(GIVEN PROBLEM): Every entry that follows needs to be repeated exactly.
##############################
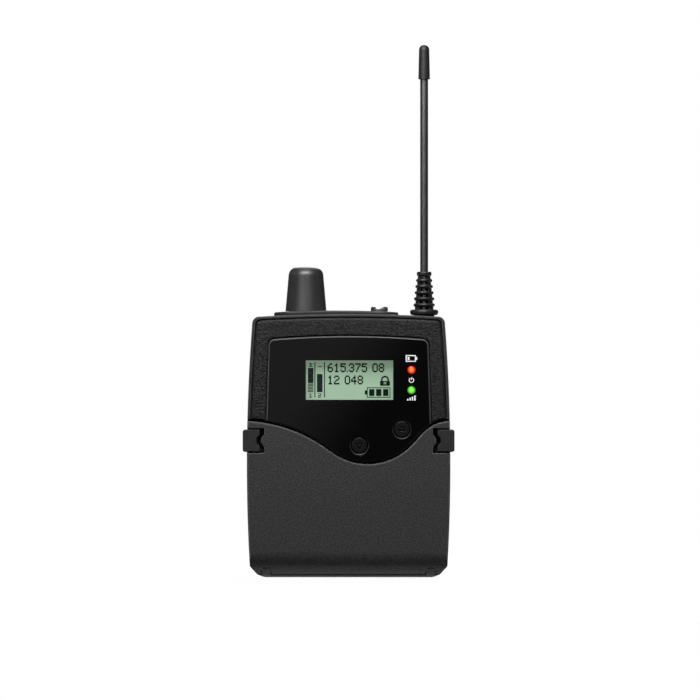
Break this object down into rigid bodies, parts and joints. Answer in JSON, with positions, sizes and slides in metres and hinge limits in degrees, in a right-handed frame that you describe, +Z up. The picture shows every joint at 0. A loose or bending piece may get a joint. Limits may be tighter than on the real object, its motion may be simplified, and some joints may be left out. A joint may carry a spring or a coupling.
{
  "type": "wireless receiver",
  "caption": "Body-worn wireless receiver with a whip antenna, volume knob, headphone jack, small display, push buttons, hinged battery cover and wire belt clip.",
  "frame": {"origin": "centre of the housing's flat bottom face", "axes": "+Z up along the antenna, -Y out of the front with the display, +X to the right seen from the front"},
  "size_m": [0.0666, 0.0306, 0.1679],
  "materials": {
    "housing_paint": "dark grey textured paint on a thin die-cast shell",
    "bezel_grain": "near-black moulded plastic with a leather-like grain",
    "deck_paint": "smooth satin dark grey",
    "panel_gloss": "polished black",
    "window_clear": "clear hard-coated window",
    "foam_black": "closed-cell foam",
    "display_white": "white reflector frame",
    "display_green": "pale green liquid crystal with its backlight",
    "flex_amber": "amber polyimide film",
    "lamp_red": "lit red lens",
    "lamp_green": "lit green lens",
    "button_rubber": "satin black",
    "board_green": "green solder mask",
    "screw_steel": "plain zinc plated",
    "switch_metal": "tinned cover",
    "infrared_black": "dark infrared filter",
    "tray_plastic": "fine spark-eroded black",
    "cell_jacket": null,
    "contact_nickel": "nickel plated",
    "cover_paint": "dark grey fine textured paint",
    "pin_steel": "ground",
    "catch_plastic": "satin dark grey",
    "spring_steel": "drawn wire",
    "shield_tin": "tinned sheet",
    "chip_black": "moulded epoxy",
    "header_black": "moulded",
    "screw_black": "black oxide",
    "knob_soft": "soft-touch dark grey coating",
    "shaft_brass": "turned",
    "nut_nickel": "nickel plated",
    "pot_body": "moulded body",
    "socket_black": "moulded body",
    "collar_nickel": "bright nickel plated, turned",
    "base_brass": "turned",
    "rod_coating": "black sleeved spring-steel whip",
    "cap_plastic": "moulded black",
    "boot_rubber": "moulded black rubber",
    "clip_steel": "black coated spring-steel wire",
    "contact_gold": "gold plated",
    "label_film": "plain silver-grey film, left bare"
  },
  "bodies": {
    "housing": {"rear_housing": "housing_paint", "front_bezel": "bezel_grain", "top_deck": "deck_paint", "control_panel": "panel_gloss", "display_window": "window_clear", "display_gasket": "foam_black", "display_frame": "display_white", "display_glass": "display_green", "display_flex": "flex_amber", "red_status_lamp": "lamp_red", "green_status_lamp": "lamp_green", "front_board": "board_green", "front_board_screws": "screw_steel", "tact_switches": "switch_metal", "infrared_receiver": "infrared_black", "battery_tray": "tray_plastic", "upper_battery": "cell_jacket", "lower_battery": "cell_jacket", "battery_contacts": "contact_nickel", "battery_springs": "contact_nickel", "hinge_pins": "pin_steel", "main_board": "board_green", "shield_cans": "shield_tin", "main_chips": "chip_black", "board_header": "header_black", "case_screws": "screw_black", "pot_nut": "nut_nickel", "volume_pot": "pot_body", "jack_socket": "socket_black", "jack_terminals": "contact_nickel", "jack_collar": "collar_nickel", "antenna_base": "base_brass", "antenna_rod": "rod_coating", "antenna_cap": "cap_plastic", "antenna_boot": "boot_rubber", "charging_contacts": "contact_gold", "rating_label": "label_film"},
    "cover": {"battery_cover": "cover_paint"},
    "left_catch": {"left_catch": "catch_plastic", "left_catch_spring": "spring_steel"},
    "right_catch": {"right_catch": "catch_plastic", "right_catch_spring": "spring_steel"},
    "up_button": {"up_button": "button_rubber"},
    "down_button": {"down_button": "button_rubber"},
    "set_button": {"set_button": "button_rubber"},
    "knob": {"volume_knob": "knob_soft", "pot_shaft": "shaft_brass"},
    "clip": {"belt_clip": "clip_steel"}
  },
  "joints": [
    {"name": "cover_hinge", "type": "hinge", "parent": "housing", "child": "cover", "pos_m": [0, -0.0082, 0.003], "axis": [1, 0, 0], "range_deg": [0, 95]},
    {"name": "left_catch_slide", "type": "slide", "parent": "cover", "child": "left_catch", "axis": [1, 0, 0], "range_m": [0, 0.0012], "stiffness_N_per_m": 600},
    {"name": "right_catch_slide", "type": "slide", "parent": "cover", "child": "right_catch", "axis": [-1, 0, 0], "range_m": [0, 0.0012], "stiffness_N_per_m": 600},
    {"name": "up_button_press", "type": "slide", "parent": "housing", "child": "up_button", "axis": [0, 1, 0], "range_m": [0, 0.0004], "stiffness_N_per_m": 900},
    {"name": "down_button_press", "type": "slide", "parent": "housing", "child": "down_button", "axis": [0, 1, 0], "range_m": [0, 0.0004], "stiffness_N_per_m": 900},
    {"name": "set_button_press", "type": "slide", "parent": "housing", "child": "set_button", "axis": [0, 1, 0], "range_m": [0, 0.0004], "stiffness_N_per_m": 900},
    {"name": "volume_turn", "type": "hinge", "parent": "housing", "child": "knob", "pos_m": [-0.01345, 0, 0.09], "axis": [0, 0, 1], "range_deg": [-150, 150]},
    {"name": "clip_pivot", "type": "hinge", "parent": "housing", "child": "clip", "pos_m": [0, 0.004, 0.043], "axis": [1, 0, 0], "range_deg": [0, 12], "stiffness_Nm_per_rad": 2}
  ]
}
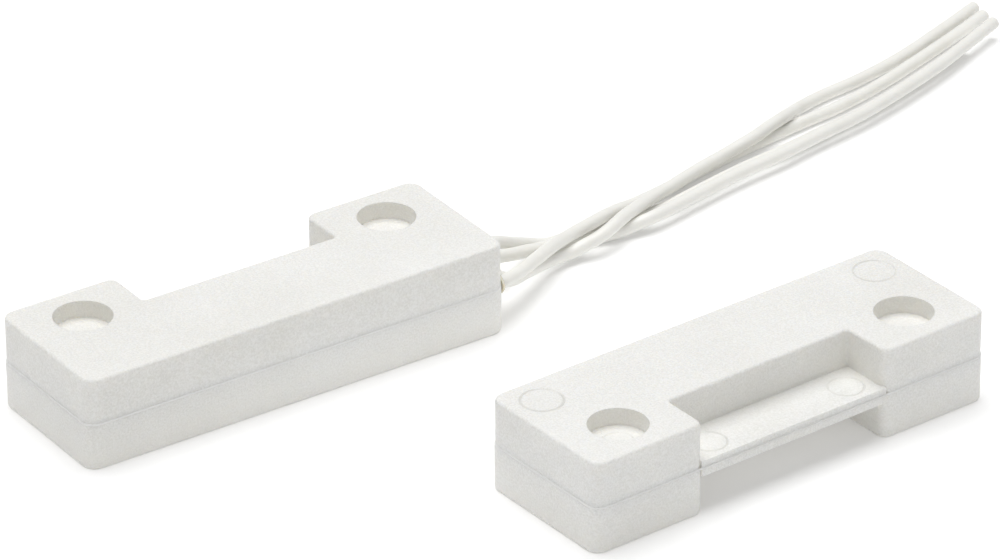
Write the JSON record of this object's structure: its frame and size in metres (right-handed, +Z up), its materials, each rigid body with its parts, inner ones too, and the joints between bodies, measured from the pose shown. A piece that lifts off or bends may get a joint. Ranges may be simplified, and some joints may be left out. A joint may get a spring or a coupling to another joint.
{
  "type": "magnetic door contact",
  "caption": "Surface-mount magnetic door contact: a U-shaped reed switch unit with free leads and a matching U-shaped magnet unit, shown lying apart.",
  "frame": {"origin": "centre of the switch unit's flat underside, between its two screw columns", "axes": "+X along the switch unit's length towards the end that the leads leave, +Y across it from its flat side, which faces the magnet unit, to its notch, +Z up out of the mounting surface"},
  "size_m": [0.1619, 0.0869, 0.0122],
  "materials": {
    "housing": "satin",
    "insulation": "satin",
    "glue": "gloss",
    "glass": "gloss",
    "reed": "satin",
    "solder": "satin",
    "conductor": "satin",
    "sleeve": "satin",
    "magnet": "matte",
    "pad": "matte"
  },
  "bodies": {
    "switch": {"switch_base": "housing", "switch_cover": "housing", "reed_glass": "glass", "solder_left": "solder", "solder_right": "solder", "tamper_joint": "solder", "tamper_sleeve": "sleeve", "glue_front": "glue", "glue_rear": "glue", "lead_1": "insulation", "lead_2": "insulation", "lead_3": "insulation", "lead_4": "insulation", "lead_1_tail": "insulation", "lead_2_tail": "insulation", "lead_3_tail": "insulation", "lead_4_tail": "insulation", "conductor_1": "conductor", "conductor_2": "conductor", "conductor_3": "conductor", "conductor_4": "conductor"},
    "blade_left": {"reed_blade_left": "reed"},
    "blade_right": {"reed_blade_right": "reed"},
    "magnet": {"magnet_base": "housing", "magnet_cover": "housing", "bar_magnet": "magnet", "magnet_pad": "pad"}
  },
  "joints": [
    {"name": "blade_left_flex", "type": "hinge", "parent": "switch", "child": "blade_left", "pos_m": [-0.0062, -0.005, 0.005], "axis": [0, -1, 0], "range_deg": [0, 1.1], "stiffness_Nm_per_rad": 0.01},
    {"name": "blade_right_flex", "type": "hinge", "parent": "switch", "child": "blade_right", "pos_m": [0.0062, -0.005, 0.005], "axis": [0, -1, 0], "range_deg": [0, 1.1], "stiffness_Nm_per_rad": 0.01},
    {"name": "magnet_travel", "type": "slide", "parent": "switch", "child": "magnet", "axis": [0, 1, 0], "range_m": [-0.04, 0.02]}
  ]
}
##############################
(REPLY TO THE TASK):
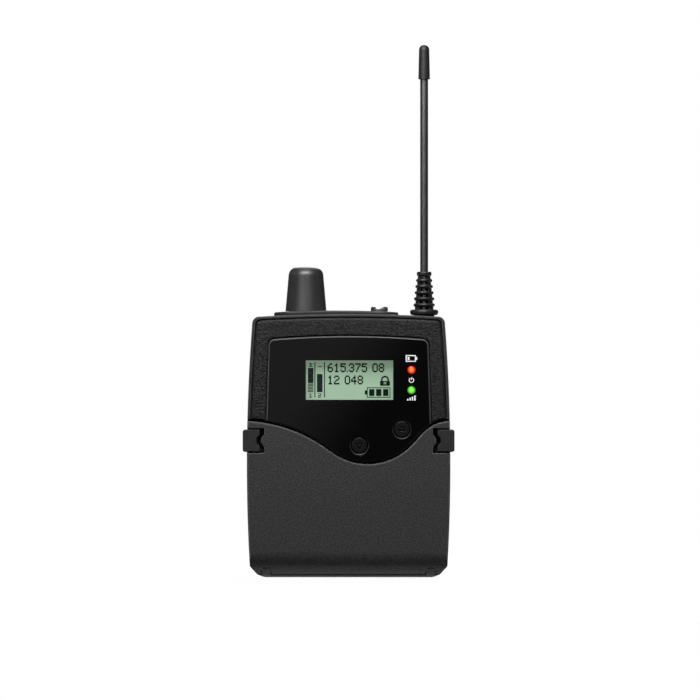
Break this object down into rigid bodies, parts and joints. Answer in JSON, with positions, sizes and slides in metres and hinge limits in degrees, in a right-handed frame that you describe, +Z up. The picture shows every joint at 0. A loose or bending piece may get a joint. Limits may be tighter than on the real object, its motion may be simplified, and some joints may be left out. A joint may carry a spring or a coupling.
{
  "type": "wireless receiver",
  "caption": "Body-worn wireless receiver with a whip antenna, volume knob, headphone jack, small display, push buttons, hinged battery cover and wire belt clip.",
  "frame": {"origin": "centre of the housing's flat bottom face", "axes": "+Z up along the antenna, -Y out of the front with the display, +X to the right seen from the front"},
  "size_m": [0.0666, 0.0306, 0.1679],
  "materials": {
    "housing_paint": "dark grey textured paint on a thin die-cast shell",
    "bezel_grain": "near-black moulded plastic with a leather-like grain",
    "deck_paint": "smooth satin dark grey",
    "panel_gloss": "polished black",
    "window_clear": "clear hard-coated window",
    "foam_black": "closed-cell foam",
    "display_white": "white reflector frame",
    "display_green": "pale green liquid crystal with its backlight",
    "flex_amber": "amber polyimide film",
    "lamp_red": "lit red lens",
    "lamp_green": "lit green lens",
    "button_rubber": "satin black",
    "board_green": "green solder mask",
    "screw_steel": "plain zinc plated",
    "switch_metal": "tinned cover",
    "infrared_black": "dark infrared filter",
    "tray_plastic": "fine spark-eroded black",
    "cell_jacket": null,
    "contact_nickel": "nickel plated",
    "cover_paint": "dark grey fine textured paint",
    "pin_steel": "ground",
    "catch_plastic": "satin dark grey",
    "spring_steel": "drawn wire",
    "shield_tin": "tinned sheet",
    "chip_black": "moulded epoxy",
    "header_black": "moulded",
    "screw_black": "black oxide",
    "knob_soft": "soft-touch dark grey coating",
    "shaft_brass": "turned",
    "nut_nickel": "nickel plated",
    "pot_body": "moulded body",
    "socket_black": "moulded body",
    "collar_nickel": "bright nickel plated, turned",
    "base_brass": "turned",
    "rod_coating": "black sleeved spring-steel whip",
    "cap_plastic": "moulded black",
    "boot_rubber": "moulded black rubber",
    "clip_steel": "black coated spring-steel wire",
    "contact_gold": "gold plated",
    "label_film": "plain silver-grey film, left bare"
  },
  "bodies": {
    "housing": {"rear_housing": "housing_paint", "front_bezel": "bezel_grain", "top_deck": "deck_paint", "control_panel": "panel_gloss", "display_window": "window_clear", "display_gasket": "foam_black", "display_frame": "display_white", "display_glass": "display_green", "display_flex": "flex_amber", "red_status_lamp": "lamp_red", "green_status_lamp": "lamp_green", "front_board": "board_green", "front_board_screws": "screw_steel", "tact_switches": "switch_metal", "infrared_receiver": "infrared_black", "battery_tray": "tray_plastic", "upper_battery": "cell_jacket", "lower_battery": "cell_jacket", "battery_contacts": "contact_nickel", "battery_springs": "contact_nickel", "hinge_pins": "pin_steel", "main_board": "board_green", "shield_cans": "shield_tin", "main_chips": "chip_black", "board_header": "header_black", "case_screws": "screw_black", "pot_nut": "nut_nickel", "volume_pot": "pot_body", "jack_socket": "socket_black", "jack_terminals": "contact_nickel", "jack_collar": "collar_nickel", "antenna_base": "base_brass", "antenna_rod": "rod_coating", "antenna_cap": "cap_plastic", "antenna_boot": "boot_rubber", "charging_contacts": "contact_gold", "rating_label": "label_film"},
    "cover": {"battery_cover": "cover_paint"},
    "left_catch": {"left_catch": "catch_plastic", "left_catch_spring": "spring_steel"},
    "right_catch": {"right_catch": "catch_plastic", "right_catch_spring": "spring_steel"},
    "up_button": {"up_button": "button_rubber"},
    "down_button": {"down_button": "button_rubber"},
    "set_button": {"set_button": "button_rubber"},
    "knob": {"volume_knob": "knob_soft", "pot_shaft": "shaft_brass"},
    "clip": {"belt_clip": "clip_steel"}
  },
  "joints": [
    {"name": "cover_hinge", "type": "hinge", "parent": "housing", "child": "cover", "pos_m": [0, -0.0082, 0.003], "axis": [1, 0, 0], "range_deg": [0, 95]},
    {"name": "left_catch_slide", "type": "slide", "parent": "cover", "child": "left_catch", "axis": [1, 0, 0], "range_m": [0, 0.0012], "stiffness_N_per_m": 600},
    {"name": "right_catch_slide", "type": "slide", "parent": "cover", "child": "right_catch", "axis": [-1, 0, 0], "range_m": [0, 0.0012], "stiffness_N_per_m": 600},
    {"name": "up_button_press", "type": "slide", "parent": "housing", "child": "up_button", "axis": [0, 1, 0], "range_m": [0, 0.0004], "stiffness_N_per_m": 900},
    {"name": "down_button_press", "type": "slide", "parent": "housing", "child": "down_button", "axis": [0, 1, 0], "range_m": [0, 0.0004], "stiffness_N_per_m": 900},
    {"name": "set_button_press", "type": "slide", "parent": "housing", "child": "set_button", "axis": [0, 1, 0], "range_m": [0, 0.0004], "stiffness_N_per_m": 900},
    {"name": "volume_turn", "type": "hinge", "parent": "housing", "child": "knob", "pos_m": [-0.01345, 0, 0.09], "axis": [0, 0, 1], "range_deg": [-150, 150]},
    {"name": "clip_pivot", "type": "hinge", "parent": "housing", "child": "clip", "pos_m": [0, 0.004, 0.043], "axis": [1, 0, 0], "range_deg": [0, 12], "stiffness_Nm_per_rad": 2}
  ]
}
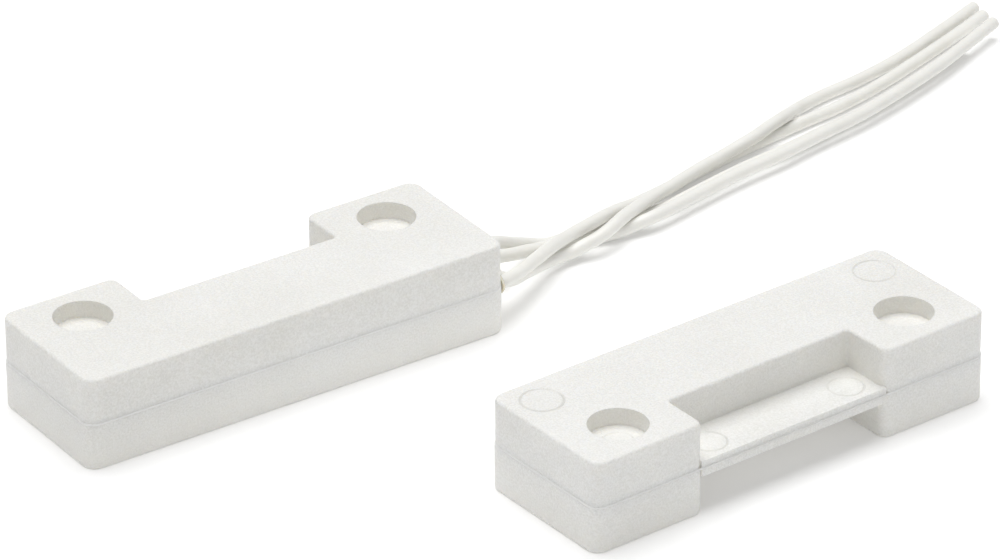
Write the JSON record of this object's structure: its frame and size in metres (right-handed, +Z up), its materials, each rigid body with its parts, inner ones too, and the joints between bodies, measured from the pose shown. A piece that lifts off or bends may get a joint. Ranges may be simplified, and some joints may be left out. A joint may get a spring or a coupling to another joint.
{
  "type": "magnetic door contact",
  "caption": "Surface-mount magnetic door contact: a U-shaped reed switch unit with free leads and a matching U-shaped magnet unit, shown lying apart.",
  "frame": {"origin": "centre of the switch unit's flat underside, between its two screw columns", "axes": "+X along the switch unit's length towards the end that the leads leave, +Y across it from its flat side, which faces the magnet unit, to its notch, +Z up out of the mounting surface"},
  "size_m": [0.1619, 0.0869, 0.0122],
  "materials": {
    "housing": "satin",
    "insulation": "satin",
    "glue": "gloss",
    "glass": "gloss",
    "reed": "satin",
    "solder": "satin",
    "conductor": "satin",
    "sleeve": "satin",
    "magnet": "matte",
    "pad": "matte"
  },
  "bodies": {
    "switch": {"switch_base": "housing", "switch_cover": "housing", "reed_glass": "glass", "solder_left": "solder", "solder_right": "solder", "tamper_joint": "solder", "tamper_sleeve": "sleeve", "glue_front": "glue", "glue_rear": "glue", "lead_1": "insulation", "lead_2": "insulation", "lead_3": "insulation", "lead_4": "insulation", "lead_1_tail": "insulation", "lead_2_tail": "insulation", "lead_3_tail": "insulation", "lead_4_tail": "insulation", "conductor_1": "conductor", "conductor_2": "conductor", "conductor_3": "conductor", "conductor_4": "conductor"},
    "blade_left": {"reed_blade_left": "reed"},
    "blade_right": {"reed_blade_right": "reed"},
    "magnet": {"magnet_base": "housing", "magnet_cover": "housing", "bar_magnet": "magnet", "magnet_pad": "pad"}
  },
  "joints": [
    {"name": "blade_left_flex", "type": "hinge", "parent": "switch", "child": "blade_left", "pos_m": [-0.0062, -0.005, 0.005], "axis": [0, -1, 0], "range_deg": [0, 1.1], "stiffness_Nm_per_rad": 0.01},
    {"name": "blade_right_flex", "type": "hinge", "parent": "switch", "child": "blade_right", "pos_m": [0.0062, -0.005, 0.005], "axis": [0, -1, 0], "range_deg": [0, 1.1], "stiffness_Nm_per_rad": 0.01},
    {"name": "magnet_travel", "type": "slide", "parent": "switch", "child": "magnet", "axis": [0, 1, 0], "range_m": [-0.04, 0.02]}
  ]
}